In his report Fazle Rabban said the Mission was impressed with the progress of the implementation of the GPE 1 and with such results the Education Sector was on course to meet the targets by June 2019 when the first phase of the GPE Grant closes. This is in spite of the challenges encountered in the first two years (2014 – 2015) of the project implementation which called for the Project restructuring. He said the overall rating of the project was satisfactory.

The mission commended the Ministry of Education and Sports for maintaining progress in implementing key project activities and noted that the project had picked up pace in a number of areas, for example teacher training, inspections, Early Grade Reading (EGRA), school construction and implementing crucial safeguard requirements.

Aggrey Kibenge the Education and Sports Ministry Under Secretary pointed out that there are still notable delays in the procurement process which lead to delayed construction of the school facilities.

He emphasized the need for the Ministry to work fast and start on the preparations for the second phase of the GPE Grant so as not lose any time between the first phase ending in June 2019 and the second one commencing in 2020.

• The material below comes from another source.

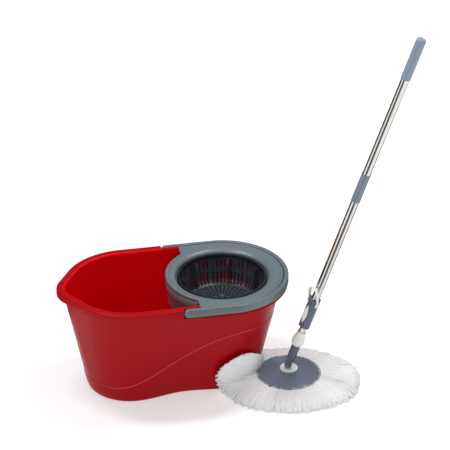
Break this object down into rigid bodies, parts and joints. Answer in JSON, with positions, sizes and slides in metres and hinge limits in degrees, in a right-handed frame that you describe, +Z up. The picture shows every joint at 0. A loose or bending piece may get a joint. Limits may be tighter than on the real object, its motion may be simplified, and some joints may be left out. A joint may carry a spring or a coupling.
{
  "type": "spin mop",
  "caption": "Oval wringer bucket with a lift-out spinning basket and bail handle, and a pump-handle spin mop with a round yarn head.",
  "frame": {"origin": "centre of the bucket's flat base", "axes": "+X towards the basket end, +Y towards the back, +Z up"},
  "size_m": [0.7834, 0.403, 0.9223],
  "materials": {
    "red_plastic": "satin moulded polypropylene",
    "grey_plastic": "satin moulded polypropylene",
    "basket_plastic": "satin moulded polypropylene",
    "steel": "polished tube",
    "zinc": "zinc-plated hardware",
    "white_plastic": "moulded nylon",
    "slate_plastic": "moulded polypropylene",
    "grip_plastic": "soft satin plastic",
    "rubber": "matt rubber",
    "badge": "blank glossy plate",
    "yarn": "looped microfibre yarn"
  },
  "bodies": {
    "bucket": {"bucket_shell": "red_plastic"},
    "carry_handle": {"carry_handle": "grey_plastic"},
    "wringer_tray": {"tray_cover": "grey_plastic", "basket_shroud": "grey_plastic", "shroud_screws": "zinc", "bearing_bracket": "basket_plastic", "bracket_screws": "zinc", "spindle": "steel", "thrust_washer": "zinc", "retaining_washer": "zinc", "retaining_screw": "zinc"},
    "spin_basket": {"basket": "basket_plastic", "basket_bush": "white_plastic", "hub_cap": "basket_plastic"},
    "mop_pad": {"yarn_pile": "yarn", "pad_ring": "white_plastic"},
    "mop_plate": {"mop_plate": "slate_plastic", "swivel_disc": "white_plastic", "disc_screws": "zinc"},
    "lower_handle": {"yoke": "slate_plastic", "yoke_pin": "steel", "tube_collar": "white_plastic", "collar_rivet": "steel", "lower_tube": "steel", "clutch_housing": "white_plastic", "drive_nut": "slate_plastic"},
    "slide_bush": {"guide_bush": "white_plastic"},
    "upper_handle": {"outer_tube": "steel", "lock_body": "slate_plastic", "badge_plate": "badge", "lever_pins": "steel", "brake_shoe": "rubber", "joint_sleeve": "slate_plastic", "joint_core": "white_plastic", "rod_anchor": "slate_plastic", "rod_pin": "steel", "twist_rod": "steel", "top_tube": "steel", "grip": "grip_plastic", "grip_cap": "grip_plastic"},
    "lock_lever": {"lock_lever": "white_plastic"}
  },
  "joints": [
    {"name": "carry_swing", "type": "hinge", "parent": "bucket", "child": "carry_handle", "pos_m": [0.01, 0, 0.252], "axis": [0, -1, 0], "range_deg": [0, 90]},
    {"name": "tray_lift", "type": "slide", "parent": "bucket", "child": "wringer_tray", "axis": [0, 0, 1], "range_m": [0, 0.15]},
    {"name": "basket_spin", "type": "hinge", "parent": "wringer_tray", "child": "spin_basket", "pos_m": [0.1155, 0, 0.182], "axis": [0, 0, 1], "continuous": true},
    {"name": "mop_carry", "type": "slide", "parent": "bucket", "child": "mop_pad", "axis": [0.6008, -0.3729, 0.7071], "range_m": [0, 0.35]},
    {"name": "plate_release", "type": "slide", "parent": "mop_pad", "child": "mop_plate", "axis": [0, 0, 1], "range_m": [0, 0.008]},
    {"name": "handle_tilt", "type": "hinge", "parent": "mop_plate", "child": "lower_handle", "pos_m": [0.255, -0.09, 0.054], "axis": [0.4664, 0.8846, 0], "range_deg": [-12, 62]},
    {"name": "pump_slide", "type": "slide", "parent": "lower_handle", "child": "slide_bush", "axis": [0.2748, -0.1449, 0.9505], "range_m": [0, 0.25]},
    {"name": "pump_turn", "type": "hinge", "parent": "slide_bush", "child": "upper_handle", "pos_m": [0.255, -0.09, 0.054], "axis": [0.2748, -0.1449, 0.9505], "continuous": true},
    {"name": "lever_flip", "type": "hinge", "parent": "upper_handle", "child": "lock_lever", "pos_m": [0.30291, -0.11793, 0.22947], "axis": [0.3754, -0.8939, -0.2448], "range_deg": [0, 110]}
  ],
  "couplings": [
    {"joint": "pump_turn", "follows": "pump_slide", "rad_per_m": 78.54}
  ]
}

The UTSEP/GPE project aims at improving teacher quality and performance through the provision of textbooks and materials for pupils from P1 to P7 somas to enhance early grade numeracy and literacy. It also aims at improving the school learning environment through the construction of school infrastructure and improve teacher performance through the training of headteachers in school management and leadership so as to enhance accountability on school results and performance. The project also focuses on provision of Early Childhood Development.

A number of interventions have been implemented under the project including Lower Class reading, Community Child Care Program, reviewing the Early Child Care Education Policy (originally ECD Policy) and establishment of an Integrated Inspection System. However, there is need for the Ministry to plan on how these interventions will be sustained after the project closure in order not to lose the huge amount already invested.